▶ [WHAT IS NEEDED] Take the data below and extract the lines from the one with "# The hanging hole, eased at its mouth." to the one with "point = shown.matrix_world", inclusive, exactly as written.

------ THE RECORDS

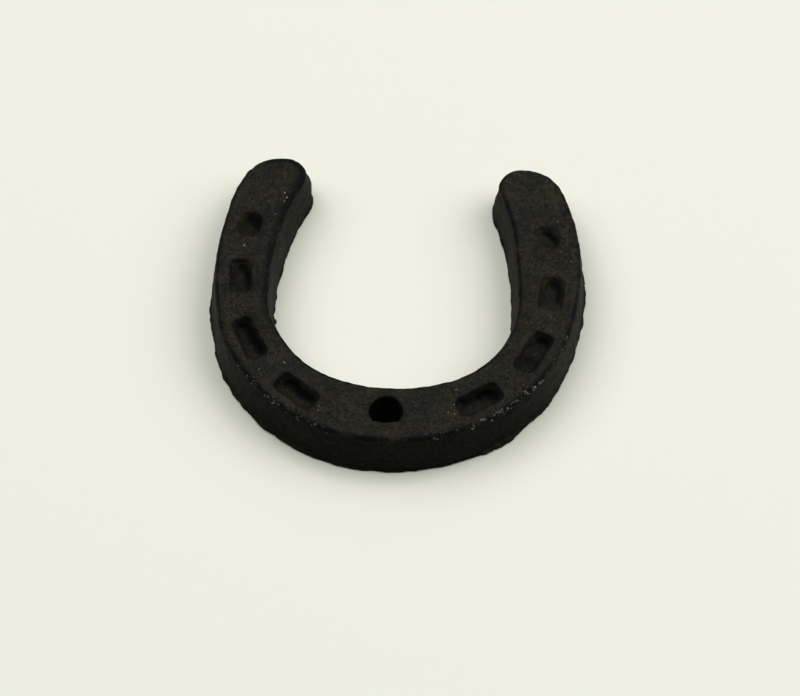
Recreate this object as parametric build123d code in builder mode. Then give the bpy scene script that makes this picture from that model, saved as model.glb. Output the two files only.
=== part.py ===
"""A small cast-iron horseshoe: one sand casting with tapered sides, eight blind nail recesses and a hanging hole.

Frame: millimetres, +Z up. The shoe lies flat with its back on Z = 0 and its face upwards. X runs
across the shoe, the toe is at -Y and the two heels are at +Y. The origin is the centre of the back.
"""

import os
from collections import namedtuple
from math import acos, cos, degrees, radians, sin, tan

from build123d import *

# Driving dimensions in millimetres and degrees. The outline is that of the back, the widest section.
overall_width = 50.0
overall_length = 45.1
thickness = 7.0
draft_angle = 5.9  # every side wall leans in by this much, so that the pattern leaves the sand

# Outer edge: a round toe that eases into flatter branches.
outer_toe_sweep = 79.5  # degrees of the toe's arc on each side of its middle
outer_branch_radius = 36.0

# Inner edge: a flat toe, two tighter corners, then gently curved branches.
toe_web = 9.5  # metal at the middle of the toe
branch_web = 9.25  # metal at the widest place of each branch
inner_toe_radius = 21.0
inner_toe_sweep = 20.0
inner_branch_radius = 45.0

# Rounded heel ends.
heel_outer_radius = 6.2
heel_inner_radius = 3.6

# Eased edges of the casting.
shoulder_radius = 0.9  # all round the face
back_edge_radius = 0.25

# Hanging hole through the toe.
hole_diameter = 4.2
hole_drift = 0.45  # from the middle of the toe's web to the hole's axis, inwards
hole_rim_radius = 0.3

# Nail recesses of one side, from the toe to the heel. They are strung along the nailing line, which
# runs down the middle of the web: a share is how far a recess lies from the first one to the last,
# and a drift how far it lies off the line, inwards.
Recess = namedtuple("Recess", "name share drift length width depth")
recesses = [
    Recess("toe", 0.0, -0.75, 6.1, 2.9, 1.3),
    Recess("quarter", 0.352, -0.75, 6.6, 2.8, 1.3),
    Recess("side", 0.7, -0.15, 5.1, 2.9, 1.2),
    Recess("heel", 1.0, 0.0, 3.6, 3.0, 0.8),
]
first_recess = 12.1  # along the nailing line, from the middle of the toe
last_recess = 12.85  # along the nailing line, back from the heel's end
recess_corner_radius = 0.8
recess_wall_slope = 20.0
recess_rim_radius = 0.2

# Derived sizes and places.
draft_inset = thickness * tan(radians(draft_angle))
half_width = overall_width / 2
toe_y = -overall_length / 2
heel_y = overall_length / 2
hole_y = toe_y + toe_web / 2 + hole_drift
outer_toe_sine = sin(radians(outer_toe_sweep))
outer_toe_radius = (half_width - outer_branch_radius * (1 - outer_toe_sine)) / outer_toe_sine
inner_toe_sine = sin(radians(inner_toe_sweep))
inner_half_width = half_width - branch_web
inner_corner_radius = (inner_half_width - inner_toe_radius * inner_toe_sine) / (1 - inner_toe_sine)

# The flat of the face beside the hole is its narrowest place, and the shoulder and the hole's rim share it.
hole_land = toe_web / 2 - draft_inset - abs(hole_drift) - hole_diameter / 2
shoulder = min(shoulder_radius, 0.7 * hole_land)
hole_rim = min(hole_rim_radius, 0.25 * hole_land)


def heading_at_heel(start, heading, radius):
    """Heading, in degrees from +X, of a left-turning arc where it comes to the ends of the heels."""
    centre_y = start.Y + radius * cos(radians(heading))
    return degrees(acos((centre_y - heel_y) / radius))


def outer_line(inset):
    """Toe arc and branch arc of the right half of the outer edge, or of a line inside it."""
    toe = JernArc((0, toe_y + inset), (1, 0), outer_toe_radius - inset, outer_toe_sweep)
    radius = outer_branch_radius - inset
    sweep = heading_at_heel(toe @ 1, outer_toe_sweep, radius) - outer_toe_sweep
    branch = JernArc(toe @ 1, toe % 1, radius, sweep)
    return toe, branch


with BuildPart() as horseshoe_casting:
    # Outline of the back: the right half from toe to heel and back to the toe, then its mirror image.
    with BuildSketch() as back_outline:
        with BuildLine():
            outer_toe, outer_branch = outer_line(inset=0)
            inner_toe = JernArc((0, toe_y + toe_web), (1, 0), inner_toe_radius, inner_toe_sweep)
            inner_corner = JernArc(
                inner_toe @ 1, inner_toe % 1, inner_corner_radius, 90 - inner_toe_sweep
            )
            inner_sweep = heading_at_heel(inner_corner @ 1, 90, inner_branch_radius) - 90
            inner_branch = JernArc(
                inner_corner @ 1, inner_corner % 1, inner_branch_radius, inner_sweep
            )
            heel_end = Line(outer_branch @ 1, inner_branch @ 1)
            mirror(about=Plane.YZ)
        make_face()

        # Each heel's two corners share the length of its end.
        outer_reach = tan(radians((heel_end % 0).get_angle(outer_branch % 1) / 2))
        inner_reach = tan(radians((180 - (heel_end % 0).get_angle(inner_branch % 1)) / 2))
        reach = heel_outer_radius * outer_reach + heel_inner_radius * inner_reach
        heel_easing = min(1.0, 0.98 * heel_end.length / reach)
        heel_corners = back_outline.vertices().group_by(Axis.Y)[-1].sort_by(Axis.X)
        fillet([heel_corners[0], heel_corners[-1]], heel_outer_radius * heel_easing)
        heel_corners = back_outline.vertices().group_by(Axis.Y)[-1].sort_by(Axis.X)
        fillet(heel_corners[1:-1], heel_inner_radius * heel_easing)

    # The face has the same outline, drawn in by the draft.
    with BuildSketch(Plane.XY.offset(thickness)) as face_outline:
        add(back_outline.sketch)
        offset(amount=-draft_inset, kind=Kind.INTERSECTION, mode=Mode.REPLACE)
    loft(ruled=True)

    back = horseshoe_casting.faces().sort_by(Axis.Z)[0]
    fillet(back.outer_wire().edges(), back_edge_radius)
    face = horseshoe_casting.faces().sort_by(Axis.Z)[-1]
    fillet(face.outer_wire().edges(), shoulder)

    # Eight blind nail recesses with sloping walls, four in each branch.
    with BuildLine(mode=Mode.PRIVATE) as nailing_line:
        outer_line(inset=branch_web / 2)
    line = nailing_line.wire()
    nailed_length = line.length - last_recess - first_recess
    for recess in recesses:
        station = first_recess + recess.share * nailed_length
        spot = line.position_at(station, position_mode=PositionMode.LENGTH)
        along = line.tangent_at(station, position_mode=PositionMode.LENGTH)
        right_mouth = Plane((spot.X, spot.Y, thickness), x_dir=(along.X, along.Y, 0))
        left_mouth = Plane((-spot.X, spot.Y, thickness), x_dir=(along.X, -along.Y, 0))
        with BuildSketch(right_mouth, left_mouth):
            with Locations((0, recess.drift)):
                RectangleRounded(recess.length, recess.width, recess_corner_radius)
        extrude(amount=-recess.depth, taper=recess_wall_slope, mode=Mode.SUBTRACT)
    face = horseshoe_casting.faces().sort_by(Axis.Z)[-1]
    fillet(face.inner_wires().edges(), recess_rim_radius)

    # The hanging hole, eased at its mouth.
    with Locations((0, hole_y, thickness)):
        Hole(hole_diameter / 2)
    fillet(horseshoe_casting.edges(Select.LAST).group_by(Axis.Z)[-1], hole_rim)

horseshoe_casting.part.label = "horseshoe_casting"

os.makedirs("parts", exist_ok=True)
export_step(horseshoe_casting.part, "parts/horseshoe_casting.step")
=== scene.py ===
"""A miniature cast-iron horseshoe, blackened as cast, lying face up on a pale table.

The shoe is one sand casting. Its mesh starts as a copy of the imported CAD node, is given an even
skin of small faces, and is then marked the way the real piece is: by the mould that it was poured
in, by the sand, by the flash left round its back, and by the knocks that its rim has taken since.
All that is random is drawn from seeds that stand in this file, so each run gives the same shoe.

Lengths inside the marks are millimetres, as a caster would say them. Meshes, lights and the camera
are in metres, in the frame of the CAD model: +Z up, toe towards -Y, heels towards +Y.
"""

import logging
import math
import random
from dataclasses import dataclass, field
from enum import Enum

import bmesh
import bpy
import numpy as np
from mathutils import Matrix, Vector, noise


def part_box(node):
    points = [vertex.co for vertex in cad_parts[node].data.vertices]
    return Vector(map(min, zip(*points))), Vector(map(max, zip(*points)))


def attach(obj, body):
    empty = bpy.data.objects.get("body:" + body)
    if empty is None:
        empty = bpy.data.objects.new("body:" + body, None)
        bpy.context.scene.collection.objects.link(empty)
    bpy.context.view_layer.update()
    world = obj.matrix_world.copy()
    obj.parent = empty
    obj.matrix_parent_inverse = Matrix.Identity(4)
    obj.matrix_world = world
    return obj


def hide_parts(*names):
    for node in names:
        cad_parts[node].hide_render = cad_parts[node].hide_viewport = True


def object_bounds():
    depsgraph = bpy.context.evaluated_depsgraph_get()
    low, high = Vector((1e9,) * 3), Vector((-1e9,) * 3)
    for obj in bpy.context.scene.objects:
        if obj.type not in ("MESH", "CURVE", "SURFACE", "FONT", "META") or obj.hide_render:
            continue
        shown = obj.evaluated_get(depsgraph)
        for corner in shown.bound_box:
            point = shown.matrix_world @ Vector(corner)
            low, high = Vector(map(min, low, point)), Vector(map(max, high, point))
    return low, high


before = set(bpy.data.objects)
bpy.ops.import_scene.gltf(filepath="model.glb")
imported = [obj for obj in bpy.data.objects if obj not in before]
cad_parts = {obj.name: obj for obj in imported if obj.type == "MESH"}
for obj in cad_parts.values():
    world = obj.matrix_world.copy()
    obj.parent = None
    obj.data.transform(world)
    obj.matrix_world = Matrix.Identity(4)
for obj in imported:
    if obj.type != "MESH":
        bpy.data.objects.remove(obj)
cad_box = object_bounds()

MM = 0.001  # metres in a millimetre
WAVE_GAIN = 1.6  # brings the swells of the fractal noise up to about 1
OUTER_REACH = 20.0  # millimetres from the toe's centre; round the toe, a wall beyond it is outer
BODY = "root"

logging.basicConfig(level=logging.INFO, format="%(name)s: %(message)s")
log = logging.getLogger("horseshoe")

Colour = tuple[float, float, float]


def smooth_step(values: np.ndarray, low: float, high: float) -> np.ndarray:
    """Rise smoothly from 0 to 1 as the values go from low to high.

    Args:
        values: Any array of numbers.
        low: Where the rise starts.
        high: Where it ends; it may be less than low, and the rise is then a fall.

    Returns:
        An array of the same shape, between 0 and 1.
    """
    share = np.clip((values - low) / (high - low), 0.0, 1.0)
    return share * share * (3.0 - 2.0 * share)


class Attribute(Enum):
    """Numbers kept at each point of the skin for the finish to read."""

    BARE = "bare_metal"
    # The rubbed edge round the face, partly painted shade.
    RUBBED_AND_SHADED = "rubbed_and_shaded_edge"
    # Painted shade in the recesses and down the hole.
    PAINTED_SHADE = "hollow"
    # Painted shade on the toe's outer wall.
    SHADED_WALL = "shaded_toe_wall"


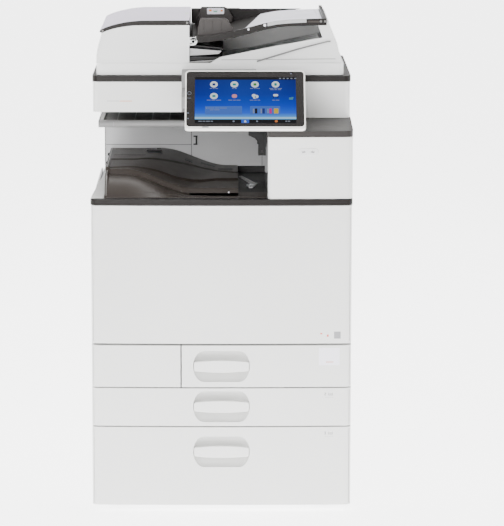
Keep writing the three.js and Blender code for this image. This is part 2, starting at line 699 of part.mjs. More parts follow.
function buildPanel() {
  const lean = THREE.MathUtils.degToRad(90 - PANEL.lean);
  const up = [Math.cos(lean), Math.sin(lean)]; // along the face, as (y, z)
  const out = [-Math.sin(lean), Math.cos(lean)]; // out of the face
  const w = PANEL.width / 2;
  const h = PANEL.height / 2;
  const faceY = PANEL.footY + h * up[0];
  const faceZ = PANEL.footZ + h * up[1];
  const pivotY = faceY + PANEL.pivotUp * up[0] - PANEL.pivotDepth * out[0];
  const pivotZ = faceZ + PANEL.pivotUp * up[1] - PANEL.pivotDepth * out[1];

  // Bracket: a block on the scanner's front that carries two fork arms under the panel.
  const profile = polygon([
    [-150.6, 898], [-150.6, 960], [-154, 960.8], [-154, 987], [-157, 990], [-181, 990],
    [-184, 987], [-184, 950], [-222, 934], [-222, 908], [-206, 898],
  ]);
  const block = prismX(profile, [-90, 78]);
  const arms = [[-10, 8], [98, 116]].map((x) =>
    join(
      box(x, [pivotY, -180], [pivotZ - 10, pivotZ + 10]),
      cylinder("x", 10, x, [pivotY, pivotZ], 20),
    ),
  );
  const bridge = box([70, 116], [-200, -151], [902, 930]);
  const bore = cylinder("x", 4.4, [-20, 130], [pivotY, pivotZ], 16);
  add("panel_bracket", cut(join(block, bridge, ...arms), bore), material.lightGrey);

  // The panel lies in its own frame: x across, y up its face, z out of its face.
  const panel = new THREE.Group();
  panel.rotation.x = lean;
  panel.position.set(PANEL.x, faceY, faceZ);
  model.add(panel);

  const { rim } = PANEL;
  const glass = { x: [-w + rim.side, w - rim.side], y: [-h + rim.bottom, h - rim.top], z: -3 };
  const shell = prismZ(rounded(-w, w, -h, h, 10), [-PANEL.depth, 0]);
  const seatX = [glass.x[0] - GAP, glass.x[1] + GAP];
  const seatY = [glass.y[0] - GAP, glass.y[1] + GAP];
  const seat = prismZ(rounded(...seatX, ...seatY, 7.4), [glass.z - GAP, 1]);
  const behind = -PANEL.depth - 1;
  const upperTaper = prismX(polygon([[h - 34, behind], [h + 1, behind], [h + 1, -8]]), [-w - 1, w + 1]);
  const across = [-w - 1, w + 1];
  const lowerTaper = prismX(polygon([[-h + 20, behind], [-h - 1, -8], [-h - 1, behind]]), across);
  const lug = join(
    box([-43, 43], [PANEL.pivotUp - 9, PANEL.pivotUp + 9], [-PANEL.pivotDepth, -PANEL.depth + 1]),
    cylinder("x", 9, [-43, 43], [PANEL.pivotUp, -PANEL.pivotDepth], 20),
    cylinder("x", 3.8, [-60, 60], [PANEL.pivotUp, -PANEL.pivotDepth], 14),
  );
  const housing = join(cut(shell, seat, upperTaper, lowerTaper), lug);
  add("panel_housing", housing, material.white, panel);

  const key = { x: -w + 9.5, y: 17, radius: 5.4 };
  const keyHole = cylinder("z", key.radius + GAP, [-6, 2], [key.x, key.y], 24);
  const pane = cut(prismZ(rounded(...glass.x, ...glass.y, 7), [glass.z, -0.3]), keyHole);
  add("panel_screen", pane, material.screen, panel);
  const button = cylinder("z", key.radius, [glass.z + 1, 0.4], [0, 0], 24);
  add("panel_power_key", button, material.white, panel).position.set(key.x, key.y, 0);
}

// ---------- right side: duplex door and bypass tray ----------
const DOOR = { y: [-230, 170], z: [292, 690], face: 292 };

function buildRightDoor() {
  const skin = box([FRAME_HALF + GAP + 2, DOOR.face], DOOR.y, DOOR.z);
  const duplex = box([264, FRAME_HALF + 3], [-180, 120], [412, 676]);
  const bayY = [-176, 116];
  const bypassWindow = box([280, 300], bayY, [416, 604]);
  const pan = box([270, FRAME_HALF + GAP + 2], bayY, [416, 673]); // room for the extension
  add("right_door", cut(join(skin, duplex), bypassWindow, pan), material.shell);

  add("bypass_tray", box([285.6, 293.2], [-174, 114], [418, 602]), material.shell);
  add("bypass_extension", box([279, 285], [-120, 60], [424, 590]), material.trayBrown);
}

buildBase();
buildFrame();
buildSideCovers();
buildSwitch();
buildFrontCover();
buildDrawers();
buildEngine();
buildOutput();
buildExitBox();
buildScanner();
buildLid();
buildPanel();
buildRightDoor();

export default model;
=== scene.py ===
"""Looks of the floor-standing photocopier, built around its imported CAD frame."""
import json
import logging
import math
from dataclasses import dataclass, field
from enum import Enum
from typing import Optional, Sequence, Union

import bmesh
import bpy
from mathutils import Matrix, Vector
from mathutils.bvhtree import BVHTree


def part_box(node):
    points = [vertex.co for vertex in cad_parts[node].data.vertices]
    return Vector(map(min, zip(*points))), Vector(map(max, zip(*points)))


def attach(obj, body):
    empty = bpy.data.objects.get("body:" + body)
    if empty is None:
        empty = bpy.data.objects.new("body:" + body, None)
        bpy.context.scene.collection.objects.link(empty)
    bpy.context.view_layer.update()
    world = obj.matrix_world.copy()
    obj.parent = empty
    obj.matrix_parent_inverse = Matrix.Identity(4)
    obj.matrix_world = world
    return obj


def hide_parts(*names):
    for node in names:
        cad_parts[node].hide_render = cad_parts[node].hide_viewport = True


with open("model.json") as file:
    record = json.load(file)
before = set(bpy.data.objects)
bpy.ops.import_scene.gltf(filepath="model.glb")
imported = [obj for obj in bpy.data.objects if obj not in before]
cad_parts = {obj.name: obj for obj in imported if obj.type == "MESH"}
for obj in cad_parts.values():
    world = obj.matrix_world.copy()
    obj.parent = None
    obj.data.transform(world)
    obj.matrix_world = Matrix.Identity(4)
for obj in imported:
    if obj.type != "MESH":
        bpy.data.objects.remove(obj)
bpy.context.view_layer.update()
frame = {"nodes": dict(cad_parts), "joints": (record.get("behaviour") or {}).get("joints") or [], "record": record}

MM = 0.001
LOG = logging.getLogger("copier")
BEVELLED_FROM = 24.0  # degrees: flatter edges take no bevel
CREASED_FROM = 38.0  # degrees: flatter edges are shaded smooth
VENT_DEPTH = 2.0  # millimetres that vent areas are sunk
SLAT_DEPTH = (0.15, 1.9)  # millimetres under the surface where a slat starts and ends
SLAT_PITCH = 5.0  # millimetres from slat to slat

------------

▶ [TASK RESULT]
    # The hanging hole, eased at its mouth.
    with Locations((0, hole_y, thickness)):
        Hole(hole_diameter / 2)
    fillet(horseshoe_casting.edges(Select.LAST).group_by(Axis.Z)[-1], hole_rim)

horseshoe_casting.part.label = "horseshoe_casting"

os.makedirs("parts", exist_ok=True)
export_step(horseshoe_casting.part, "parts/horseshoe_casting.step")
=== scene.py ===
"""A miniature cast-iron horseshoe, blackened as cast, lying face up on a pale table.

The shoe is one sand casting. Its mesh starts as a copy of the imported CAD node, is given an even
skin of small faces, and is then marked the way the real piece is: by the mould that it was poured
in, by the sand, by the flash left round its back, and by the knocks that its rim has taken since.
All that is random is drawn from seeds that stand in this file, so each run gives the same shoe.

Lengths inside the marks are millimetres, as a caster would say them. Meshes, lights and the camera
are in metres, in the frame of the CAD model: +Z up, toe towards -Y, heels towards +Y.
"""

import logging
import math
import random
from dataclasses import dataclass, field
from enum import Enum

import bmesh
import bpy
import numpy as np
from mathutils import Matrix, Vector, noise


def part_box(node):
    points = [vertex.co for vertex in cad_parts[node].data.vertices]
    return Vector(map(min, zip(*points))), Vector(map(max, zip(*points)))


def attach(obj, body):
    empty = bpy.data.objects.get("body:" + body)
    if empty is None:
        empty = bpy.data.objects.new("body:" + body, None)
        bpy.context.scene.collection.objects.link(empty)
    bpy.context.view_layer.update()
    world = obj.matrix_world.copy()
    obj.parent = empty
    obj.matrix_parent_inverse = Matrix.Identity(4)
    obj.matrix_world = world
    return obj


def hide_parts(*names):
    for node in names:
        cad_parts[node].hide_render = cad_parts[node].hide_viewport = True


def object_bounds():
    depsgraph = bpy.context.evaluated_depsgraph_get()
    low, high = Vector((1e9,) * 3), Vector((-1e9,) * 3)
    for obj in bpy.context.scene.objects:
        if obj.type not in ("MESH", "CURVE", "SURFACE", "FONT", "META") or obj.hide_render:
            continue
        shown = obj.evaluated_get(depsgraph)
        for corner in shown.bound_box:
            point = shown.matrix_world @ Vector(corner)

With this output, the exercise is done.